**Work to do:** Restate all of the data exactly.

**Available data:**
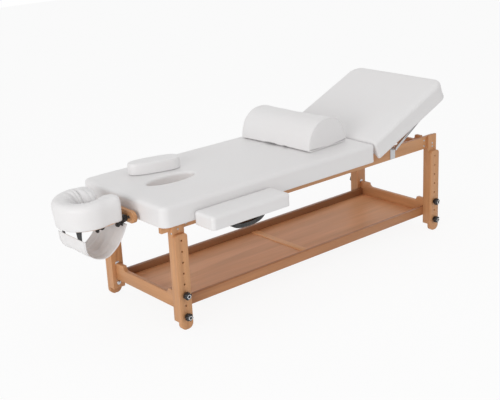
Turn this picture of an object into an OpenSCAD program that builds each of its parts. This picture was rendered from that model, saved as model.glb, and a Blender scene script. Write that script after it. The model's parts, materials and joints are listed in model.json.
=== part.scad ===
// Massage table with a raised back section, head cradle, hanging arm rest, side armrest and bolster.
// X runs from the head end to the back section, Y across the table, Z up from the floor.

/* [Table top] */
// Length of the main cushion, from the head end to the fold
main_len = 1422; // [1300:1:1600]
// Length of the back section's cushion
back_len = 641; // [600:1:700]
// Width of both cushions
top_w = 700; // [680:1:760]
// Height of the lying surface above the floor
top_z = 657; // [640:1:720]
// Height of the cushions from their lower hem to the lying surface
pad_h = 106; // [96:1:120]
// Thickness of the foam over the decks
foam_t = 56; // [50:1:60]
// Thickness of the plywood decks
deck_t = 15; // [12:1:18]
// Thickness of the padded cover beside the decks
skirt_t = 8; // [6:1:10]
// Radius of the cushions' top edges
edge_r = 17; // [14:1:18]
// Plan radius of the free corners of the cushions
corner_r = 72; // [40:1:90]
// Plan radius of the corners at the fold
fold_r = 14; // [11:1:20]
// Rise of the crowned surface over the edges
crown_rise = 3; // [1:0.5:6]

/* [Back section] */
// Angle of the back section above the flat position
back_angle = 23.3; // [15:0.1:28]
// How much further the back section rises
back_more = 19; // [10:0.1:19]
// Gap between the two cushions at the fold
fold_gap = 8; // [7:0.5:10]
// Depth of the fold axis under the lying surface
fold_drop = 19; // [18:0.5:22]
// Length of a prop between its pivot and its tip
prop_len = 380; // [360:1:390]
// Width of a prop
prop_w = 15; // [12:1:16]

/* [Frame] */
// Place of the head posts from the head end of the cushion
post_x = 77; // [60:1:120]
// Place of the foot posts from the head end of the cushion
foot_post_x = 1932; // [1900:1:1940]
// Width of a post along the table
post_w = 70; // [64:1:80]
// Distance from the cushions' sides in to the posts' outer faces
frame_in = 47; // [46:1:52]
// Thickness of the side beams
beam_t = 22; // [18:1:24]
// Height of the side beams
beam_h = 71; // [60:1:80]
// Thickness of a post's lap outside the beam
lap_t = 14; // [12:1:18]
// Thickness of the bearers between beam and deck
bearer_t = 8; // [8:0.5:12]
// Height of the posts' lower ends above the floor
post_low = 40; // [30:1:60]
// Thickness of the crossbars
bar_t = 22; // [18:1:26]

/* [Height adjustment] */
// Thickness of a leg board
leg_t = 22; // [18:1:24]
// Height of a leg board
leg_h = 493; // [485:1:496]
// Height of the lowest hole in a leg board
hole_low = 68; // [64:1:80]
// Distance between two holes in a leg board
hole_pitch = 56; // [50:1:57]
// Diameter of the clamping bolts
bolt_d = 10; // [8:1:11]
// Diameter of a knob
knob_d = 40; // [36:1:46]
// Thickness of a knob
knob_t = 27; // [22:1:30]

/* [Shelf] */
// Height of the shelf rails' lower edge
shelf_z = 89; // [80:1:100]
// Height of the shelf rails
rail_h = 50; // [40:1:60]
// Thickness of the shelf rails
rail_t = 22; // [18:1:26]
// Thickness of the shelf panels
panel_t = 5; // [4:1:8]

/* [Face opening] */
// Length of the face opening
hole_len = 285; // [240:1:300]
// Width of the face opening
hole_w = 118; // [100:1:140]
// Distance of the face opening's centre from the head end
hole_x = 308; // [290:1:340]
// Length of the plug
plug_len = 275; // [220:1:280]
// Width of the plug
plug_w = 106; // [90:1:115]
// Thickness of the plug
plug_h = 60; // [40:1:70]

/* [Bolster] */
// Length of the bolster across the table
bolster_len = 510; // [400:1:560]
// Width of the bolster's flat face
bolster_w = 300; // [240:1:300]
// Height of the bolster
bolster_h = 160; // [120:1:180]

/* [Armrest] */
// Length of the armrest pad
arm_len = 486; // [460:1:560]
// Width of the armrest pad
arm_w = 148; // [130:1:170]
// Thickness of the armrest pad
arm_h = 69; // [66:1:76]
// Diameter of the armrest's pins
arm_pin_d = 12; // [10:1:14]
// Distance between the armrest's pins
arm_pin_gap = 300; // [260:1:340]

/* [Head cradle] */
// Length of the cradle board
board_len = 330; // [320:1:380]
// Height of the cradle board
board_h = 58; // [52:1:60]
// Thickness of the cradle board
board_t = 20; // [16:1:20]
// Distance between the cradle dowels
dowel_gap = 250; // [240:1:270]
// Diameter of the cradle dowels
dowel_d = 16; // [12:1:18]
// Length of the face cushion along the table
face_len = 272; // [262:1:290]
// Width of the face cushion
face_w = 300; // [290:1:320]
// Height of the face cushion
face_h = 108; // [90:1:112]
// Width of the face cushion's roll
roll_w = 100; // [90:1:105]
// Tilt of the cradle platform, its table side higher
cradle_tilt = 3.5; // [0:0.5:4]
// Width of the hanging arm rest
sling_w = 242; // [200:1:250]
// Depth of the hanging arm rest under its edges
sling_h = 124; // [90:1:140]

/* [Hidden] */
$fn = 48;

wood_color = "burlywood";
vinyl_color = "whitesmoke";
steel_color = "silver";
black_color = "black";
shelf_color = "peru";

// Clearances shared by the whole table
over = 2; // how far cuts run past a face
run_gap = 0.05; // radial play of a pin that turns or slides in its hole
soft_gap = 0.3; // play beside soft and moving pieces
slip_gap = 1; // radial play round bolts and pins in soft covers
joint_gap = 0.2; // gap between boards that meet end to end
least_r = 2; // least corner radius of an outline
edge_steps = 4; // steps of a rounded edge
cover_sides = 12; // sides of the slits that pins pass through in a cover

// Heights of the top
deck_z = top_z - foam_t - deck_t;
hem_z = top_z - pad_h;
fold_x = main_len + fold_gap / 2;
fold_z = top_z - fold_drop;
crown_run = 48; // how far in from the edge the crown rises
crown_share = 0.6; // share of the rise at a third of that run
rim_t = 16;
rim_h = 30;
rim_z = deck_z - rim_h;
inner_r = corner_r - skirt_t;
deck_len = main_len - 2 * skirt_t;
deck_w = top_w - 2 * skirt_t;
back_deck_len = back_len - 2 * skirt_t;
lining_t = 5; // cover that lines the face opening
fold_hem = 4; // how far the covers reach under the decks at the fold, over the beams
hole_y = 4;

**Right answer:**
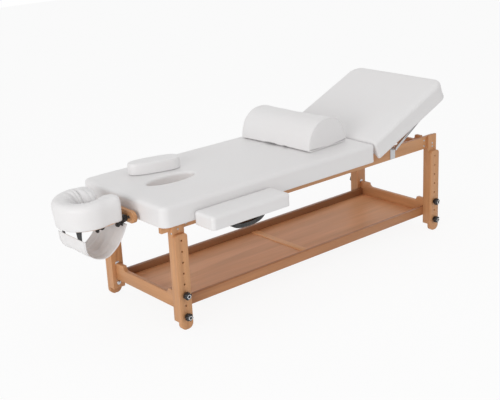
Turn this picture of an object into an OpenSCAD program that builds each of its parts. This picture was rendered from that model, saved as model.glb, and a Blender scene script. Write that script after it. The model's parts, materials and joints are listed in model.json.
=== part.scad ===
// Massage table with a raised back section, head cradle, hanging arm rest, side armrest and bolster.
// X runs from the head end to the back section, Y across the table, Z up from the floor.

/* [Table top] */
// Length of the main cushion, from the head end to the fold
main_len = 1422; // [1300:1:1600]
// Length of the back section's cushion
back_len = 641; // [600:1:700]
// Width of both cushions
top_w = 700; // [680:1:760]
// Height of the lying surface above the floor
top_z = 657; // [640:1:720]
// Height of the cushions from their lower hem to the lying surface
pad_h = 106; // [96:1:120]
// Thickness of the foam over the decks
foam_t = 56; // [50:1:60]
// Thickness of the plywood decks
deck_t = 15; // [12:1:18]
// Thickness of the padded cover beside the decks
skirt_t = 8; // [6:1:10]
// Radius of the cushions' top edges
edge_r = 17; // [14:1:18]
// Plan radius of the free corners of the cushions
corner_r = 72; // [40:1:90]
// Plan radius of the corners at the fold
fold_r = 14; // [11:1:20]
// Rise of the crowned surface over the edges
crown_rise = 3; // [1:0.5:6]

/* [Back section] */
// Angle of the back section above the flat position
back_angle = 23.3; // [15:0.1:28]
// How much further the back section rises
back_more = 19; // [10:0.1:19]
// Gap between the two cushions at the fold
fold_gap = 8; // [7:0.5:10]
// Depth of the fold axis under the lying surface
fold_drop = 19; // [18:0.5:22]
// Length of a prop between its pivot and its tip
prop_len = 380; // [360:1:390]
// Width of a prop
prop_w = 15; // [12:1:16]

/* [Frame] */
// Place of the head posts from the head end of the cushion
post_x = 77; // [60:1:120]
// Place of the foot posts from the head end of the cushion
foot_post_x = 1932; // [1900:1:1940]
// Width of a post along the table
post_w = 70; // [64:1:80]
// Distance from the cushions' sides in to the posts' outer faces
frame_in = 47; // [46:1:52]
// Thickness of the side beams
beam_t = 22; // [18:1:24]
// Height of the side beams
beam_h = 71; // [60:1:80]
// Thickness of a post's lap outside the beam
lap_t = 14; // [12:1:18]
// Thickness of the bearers between beam and deck
bearer_t = 8; // [8:0.5:12]
// Height of the posts' lower ends above the floor
post_low = 40; // [30:1:60]
// Thickness of the crossbars
bar_t = 22; // [18:1:26]

/* [Height adjustment] */
// Thickness of a leg board
leg_t = 22; // [18:1:24]
// Height of a leg board
leg_h = 493; // [485:1:496]
// Height of the lowest hole in a leg board
hole_low = 68; // [64:1:80]
// Distance between two holes in a leg board
hole_pitch = 56; // [50:1:57]
// Diameter of the clamping bolts
bolt_d = 10; // [8:1:11]
// Diameter of a knob
knob_d = 40; // [36:1:46]
// Thickness of a knob
knob_t = 27; // [22:1:30]

/* [Shelf] */
// Height of the shelf rails' lower edge
shelf_z = 89; // [80:1:100]
// Height of the shelf rails
rail_h = 50; // [40:1:60]
// Thickness of the shelf rails
rail_t = 22; // [18:1:26]
// Thickness of the shelf panels
panel_t = 5; // [4:1:8]

/* [Face opening] */
// Length of the face opening
hole_len = 285; // [240:1:300]
// Width of the face opening
hole_w = 118; // [100:1:140]
// Distance of the face opening's centre from the head end
hole_x = 308; // [290:1:340]
// Length of the plug
plug_len = 275; // [220:1:280]
// Width of the plug
plug_w = 106; // [90:1:115]
// Thickness of the plug
plug_h = 60; // [40:1:70]

/* [Bolster] */
// Length of the bolster across the table
bolster_len = 510; // [400:1:560]
// Width of the bolster's flat face
bolster_w = 300; // [240:1:300]
// Height of the bolster
bolster_h = 160; // [120:1:180]

/* [Armrest] */
// Length of the armrest pad
arm_len = 486; // [460:1:560]
// Width of the armrest pad
arm_w = 148; // [130:1:170]
// Thickness of the armrest pad
arm_h = 69; // [66:1:76]
// Diameter of the armrest's pins
arm_pin_d = 12; // [10:1:14]
// Distance between the armrest's pins
arm_pin_gap = 300; // [260:1:340]

/* [Head cradle] */
// Length of the cradle board
board_len = 330; // [320:1:380]
// Height of the cradle board
board_h = 58; // [52:1:60]
// Thickness of the cradle board
board_t = 20; // [16:1:20]
// Distance between the cradle dowels
dowel_gap = 250; // [240:1:270]
// Diameter of the cradle dowels
dowel_d = 16; // [12:1:18]
// Length of the face cushion along the table
face_len = 272; // [262:1:290]
// Width of the face cushion
face_w = 300; // [290:1:320]
// Height of the face cushion
face_h = 108; // [90:1:112]
// Width of the face cushion's roll
roll_w = 100; // [90:1:105]
// Tilt of the cradle platform, its table side higher
cradle_tilt = 3.5; // [0:0.5:4]
// Width of the hanging arm rest
sling_w = 242; // [200:1:250]
// Depth of the hanging arm rest under its edges
sling_h = 124; // [90:1:140]

/* [Hidden] */
$fn = 48;

wood_color = "burlywood";
vinyl_color = "whitesmoke";
steel_color = "silver";
black_color = "black";
shelf_color = "peru";

// Clearances shared by the whole table
over = 2; // how far cuts run past a face
run_gap = 0.05; // radial play of a pin that turns or slides in its hole
soft_gap = 0.3; // play beside soft and moving pieces
slip_gap = 1; // radial play round bolts and pins in soft covers
joint_gap = 0.2; // gap between boards that meet end to end
least_r = 2; // least corner radius of an outline
edge_steps = 4; // steps of a rounded edge
cover_sides = 12; // sides of the slits that pins pass through in a cover

// Heights of the top
deck_z = top_z - foam_t - deck_t;
hem_z = top_z - pad_h;
fold_x = main_len + fold_gap / 2;
fold_z = top_z - fold_drop;
crown_run = 48; // how far in from the edge the crown rises
crown_share = 0.6; // share of the rise at a third of that run
rim_t = 16;
rim_h = 30;
rim_z = deck_z - rim_h;
inner_r = corner_r - skirt_t;
deck_len = main_len - 2 * skirt_t;
deck_w = top_w - 2 * skirt_t;
back_deck_len = back_len - 2 * skirt_t;
lining_t = 5; // cover that lines the face opening
fold_hem = 4; // how far the covers reach under the decks at the fold, over the beams
hole_y = 4;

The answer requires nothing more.